Published online by Cambridge University Press: 20 July 2009
We argued in the previous chapter that ideational theories of meaning are neither regressive nor circular. Ideas are logically and epistemologically independent of words. And the intentional content of ideas is a radically different sort of property than the meaning of words. Many have charged that if this is true, then ideational theories of meaning are incomplete. The objection is that ideational theories cannot provide a satisfactory explanation of what it is for a word to have a meaning without explaining what it is to have an idea, or what it is for an idea to be of something. Ideational theories of meaning are also thought to be incomplete because they ignore language-world relations, that is, reference. We will conclude our defense of the expression theory by responding to these objections.
UNDEFINED TERMS
We have defined meaning as the expression of ideas and other mental states. We have defined the term “expression” for both speakers and words.

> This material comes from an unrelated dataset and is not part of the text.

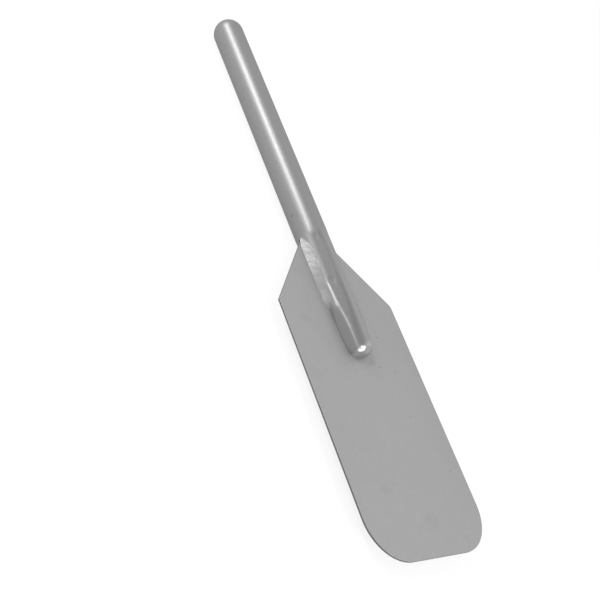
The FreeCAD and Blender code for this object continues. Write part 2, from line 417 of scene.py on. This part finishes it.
# 1 on the nose, which is smoother than the rest and painted lighter as painted light.
nose = 1 - band(place, along + 0.5 * across, -0.1075, -0.1015)
# Painted light and shade in the level: the nose is painted lighter, and the flanks and the
# band right of the ridge are painted darker.
level = (0.256 + 0.035 * noise(place, 300, 5) + 0.02 * noise(place, 15, 2)
         + 0.03 * polished + 0.05 * nose - (0.06 * dull_flank_painted_dark + 0.08 * dull_band_painted_dark) * (1 - nose))
# Two small darker spots: one on the tube's left above the slit, and one near the dome's tip
# that is a painted dark reflection.
for x, y, z, size in ((0.0425, 0.0160, 0.0163, 0.0024), (0.2990, 0.0030, 0.0180, 0.0020)):
    apart = gap_to(place, (x, y, z))
    level = level - 0.06 * (1 - band(place, apart + 0.002 * noise(place, 500), size / 3, size))
steel(place, level,
      0.44 - 0.12 * polished * below + (0.24 * dull_flank_painted_dark + 0.10 * dull_band_painted_dark) * (1 - nose)
      - 0.10 * nose + 0.04 * noise(place, 80, 4),
      noise(place, 1200, 3) * 0.3 + noise(place, 70, 3), 0.00002,
      metal=0.6 - 0.2 * nose)
tube.data.materials.append(handle_satin)
done(tube, "handle_tube")


# ---- End cap and its weld ----
# A pressed half-round cap, butt-welded to the tube; the weld is ground level and
# polished until cap and tube read as one.

cap_low, cap_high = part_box("end_cap")
dome_start = cap_high.x - tube_round
weld_crown = 0.00002
cap = turned("domed_end_cap",
             [(cap_low.x, 0), (cap_low.x, tube_round - cap_bevel),
              (cap_low.x + cap_bevel, tube_round)]
             + [(dome_start + tube_round * sin(pi / 2 * step / 24),
                 tube_round * cos(pi / 2 * step / 24)) for step in range(24)]
             + [(cap_high.x, 0)])
cap.data.materials.append(handle_satin)
done(cap, "end_cap")

ring = turned("cap_weld_ring",
              [(cap_low.x, tube_round - cap_bevel), (cap_low.x - cap_bevel, tube_round),
               (cap_low.x, tube_round + weld_crown), (cap_low.x + cap_bevel, tube_round),
               (cap_low.x, tube_round - cap_bevel)])
ring.data.materials.append(handle_satin)
done(ring, "cap_weld", slot="weld_metal")


# ---- Nose plugs ----
# Two half-round plugs, one on each face of the sheet, close the tube's mouth. They
# are welded in and polished with the slit end, so no joint shows.

for name, face, outward in (("front", blade_high.z, -1), ("back", blade_low.z, 1)):
    plug = copy_of(drawn, f"nose_plug_{name}_half")
    slice_off((tube_low.x, 0, 0), (1, 0, 0))
    slice_off((0, 0, face), (0, 0, outward))
    plug.data.materials.append(handle_satin)
    done(plug, f"nose_plug_{name}")
bpy.data.objects.remove(drawn)


# ---- Fillet welds ----
# Four hand-laid fillets, two on each face, from the sheet up the side of the tube. Each
# starts and ends small, is rippled where the puddle froze, and is ground in its lower half.

bead_metal, place = finish("weld_bead")
along = place.node("SeparateXYZ", {}, {0: place}, output="X")
# 1 on the rough first half of the bead, 0 where it was ground.
raw = band(place, along + 0.010 * noise(place, 120), -0.032, -0.010)
steel(place, 0.245 + 0.14 * raw * noise(place, 260, 3) + 0.05 * raw,
      0.60 - 0.08 * raw + 0.2 * noise(place, 250, 3),
      (0.1 + raw) * noise(place, 260, 3), 0.0005)

# Section: the toe on the sheet, a slightly hollow face, and the root in the tube.
weld_start = slit_end - 0.0034
bead_toe, bead_top, bead_height, bead_root = 0.0040, 0.0021, 0.0084, 0.003
sunk = 0.0002
toe = Vector((0, slit_round + bead_toe, -sunk))
top = Vector((0, slit_round - bead_top, bead_height))
hollow = Vector((0, -0.8, -0.6)) * 0.0003
section = [toe + (top - toe) * step / 8 + hollow * sin(pi * step / 8) for step in range(9)]
section.append(Vector((0, slit_round - bead_root, -sunk)))

bead_steps = 90
grow_steps = 12
rough_steps = 34
end_steps = 8
first_size = 0.3


def bead_size(step, side):
    """The bead's size at a step down its length, against its full section.

    It grows over the first steps, wavers as it goes, is ground down a little below its
    rough part, and runs out over the last steps.
    """
    size = (first_size + (1 - first_size) * min(1, step / grow_steps) ** 0.7
            + 0.012 * sin(step * 0.33 + side)
            - 0.12 * max(0, step - rough_steps) / (bead_steps - rough_steps))
    if step > bead_steps - end_steps:
        size *= 1 - 0.7 * ((step - bead_steps + end_steps) / end_steps) ** 1.5
    return size


stride = (weld_start - weld_end) / bead_steps
puddle = bpy.data.textures.new("puddle", "CLOUDS")
puddle.noise_scale = 0.005
puddle.noise_depth = 2
for face, way, sheet in (("front", 1, blade_high.z), ("back", -1, blade_low.z)):
    for hand, side in (("left", 1), ("right", -1)):
        bead = begin(f"fillet_{face}_{hand}", bpy.ops.mesh.primitive_plane_add, size=0.001,
                     location=(weld_start, side * section[0].y, sheet + way * section[0].z))
        bpy.ops.mesh.merge(type="CENTER")
        for before, after in zip(section, section[1:]):
            move = after - before
            bpy.ops.mesh.extrude_region_move(
                TRANSFORM_OT_translate={"value": (0, side * move.y, way * move.z)})
        bpy.ops.mesh.select_all(action="SELECT")
        bpy.ops.mesh.edge_face_add()
        # The section grows and shrinks about the corner of the sheet and the tube.
        root = Vector((weld_start, side * (slit_round - 0.0005), sheet))
        grown = first_size
        bpy.ops.transform.resize(value=(1, grown, grown), center_override=root)
        for step in range(1, bead_steps + 1):
            bpy.ops.mesh.extrude_region_move(
                TRANSFORM_OT_translate={"value": (-stride, 0, 0)})
            root.x -= stride
            size = bead_size(step, side)
            bpy.ops.transform.resize(value=(1, size / grown, size / grown),
                                     center_override=root)
            grown = size
        bpy.ops.mesh.select_all(action="SELECT")
        bpy.ops.mesh.normals_make_consistent(inside=False)
        bpy.ops.object.mode_set(mode="OBJECT")
        modify(bead, "SUBSURF", subdivision_type="SIMPLE", levels=1, render_levels=1)
        modify(bead, "DISPLACE", texture=puddle, texture_coords="LOCAL", strength=0.0004,
               mid_level=0.5)
        bead.data.materials.append(bead_metal)
        done(bead, f"seam_weld_{face}_{hand}", slot="weld_metal", sharp=60)


# ---- Root welds ----
# A drop of weld metal closes each side of the slit above the sheet's neck. It is ground
# flush and polished with the tube, so it has the tube's finish.

for hand, side in (("left", 1), ("right", -1)):
    low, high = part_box(f"root_weld_{hand}")
    root = begin(f"root_drop_{hand}", bpy.ops.mesh.primitive_cube_add, size=1,
                 location=(low + high) / 2, scale=high - low)
    bpy.ops.mesh.bevel(offset=0.0003, segments=2, affect="EDGES")
    root.data.materials.append(handle_satin)
    done(root, f"root_weld_{hand}", slot="weld_metal")


# ---- Floor, light and camera ----
# A white floor in a pale room. Soft strips light the handle from its upper left, and two
# small lamps catch the ridge and the nose.

bpy.ops.object.select_all(action="DESELECT")
bpy.ops.mesh.primitive_plane_add(size=8, location=(0, 0, 0))
floor = bpy.context.object
floor.name = "studio_floor"
paper, place = finish("white_paper")
seen = place.node("LightPath", output="Is Camera Ray")
shown = seen.maths("MAXIMUM", seen, place.node("LightPath", output="Is Glossy Ray"))
bounce = place.node("BsdfDiffuse", {}, {"Color": (0.6, 0.6, 0.6, 1)})
shade = place.node("BsdfDiffuse", {}, {"Color": (0.16, 0.16, 0.16, 1)})
glow = place.node("Emission", {}, {"Color": (1, 1, 1, 1), "Strength": 0.84})
lit = place.node("AddShader", {}, {0: shade, 1: glow})
surface = place.node("MixShader", {}, {0: shown, 1: bounce, 2: lit})
place.node("OutputMaterial", {}, {"Surface": surface})
floor.data.materials.append(paper)
floor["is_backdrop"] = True

world = bpy.data.worlds.new("studio")
bpy.context.scene.world = world
world.use_nodes = True
world.node_tree.nodes.clear()
sky = Field(world.node_tree).node("TexCoord", output="Generated")


def facing(x, y, z):
    """1 for the part of the room in that direction, and less all round it."""
    direction = Vector((x, y, z)).normalized()
    return sky.node("VectorMath", {"operation": "DOT_PRODUCT"}, {0: sky, 1: direction},
                    output="Value")


# The room is brighter to the upper right and darker overhead, and the camera sees it white.
room = 0.87 + 0.30 * band(sky, facing(0.0, -0.8, 0.6), 0.7, 1.0)
room = room - 0.50 * band(sky, facing(0.40, 0.16, 0.90), 0.91, 0.985)
seen = sky.node("LightPath", output="Is Camera Ray")
strength = seen + (1 - seen) * room
world_light = sky.node("Background", {}, {"Color": grey(sky, 1.0), "Strength": strength})
sky.node("OutputWorld", {}, {"Surface": world_light})


def soft_box(name, aim, toward, distance, length, width, power):
    """A soft box that looks at the aim from that direction, its length along the handle."""
    toward = Vector(toward).normalized()
    along = (Vector((1, 0, 0)) - toward * toward.x).normalized()
    data = bpy.data.lights.new(name, "AREA")
    data.shape = "RECTANGLE"
    data.size, data.size_y, data.energy = length, width, power
    box = bpy.data.objects.new(name, data)
    across = toward.cross(along)
    box.matrix_world = (Matrix.Translation(Vector(aim) + toward * distance)
                        @ Matrix((along, across, toward)).transposed().to_4x4())
    bpy.context.scene.collection.objects.link(box)


soft_box("strip_light", aim=(0.03, 0.0, 0.03), toward=(0.693, 0.482, 0.536),
         distance=1.6, length=0.85, width=0.17, power=8.9)
soft_box("strip_end", aim=(0.03, 0.0, 0.03), toward=(0.555, 0.557, 0.618),
         distance=1.6, length=0.2, width=0.16, power=5.8)
soft_box("ridge_light", aim=(-0.05, 0.0, 0.03), toward=(0.30, 0.826, 0.477),
         distance=1.3, length=0.22, width=0.2, power=1.4)
soft_box("nose_light", aim=(-0.11, 0.0, 0.03), toward=(-0.823, 0.023, 0.567),
         distance=1.3, length=0.34, width=0.34, power=4.6)

# The camera looks down at the paddle from its left, a little towards the blade's end.
aim = Vector((-0.0544, 0.0484, 0.0145))
back = Vector((-0.42316, 0.69473, 0.58163)).normalized()
camera_distance = 0.8826
roll = radians(49.154)
across = Vector((0, 0, 1)).cross(back).normalized()
rise = back.cross(across)
up = rise * cos(roll) - across * sin(roll)
right = up.cross(back)
camera_data = bpy.data.cameras.new("camera")
camera_data.lens = 59.52
camera_data.sensor_width = 36
camera = bpy.data.objects.new("camera", camera_data)
bpy.context.scene.collection.objects.link(camera)
turn = Matrix((right, up, back)).transposed().to_4x4()
camera.matrix_world = Matrix.Translation(aim + back * camera_distance) @ turn
bpy.context.scene.camera = camera

bpy.context.scene.view_settings.view_transform = "Standard"

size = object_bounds()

Speaker expression was defined in terms of intention and evidential meaning. Word expression was defined in terms of speaker expression and convention. We have defined ideas in terms of thoughts. An idea, we have said, is a thought or a cognitive thought-part (Definition 15.1). We think a thought, or conceive an idea, when it occurs to us. We spent several chapters clarifying the term “thought” to make sure that it was clearly understood, and that we know what it denotes. We all know introspectively what it is to think.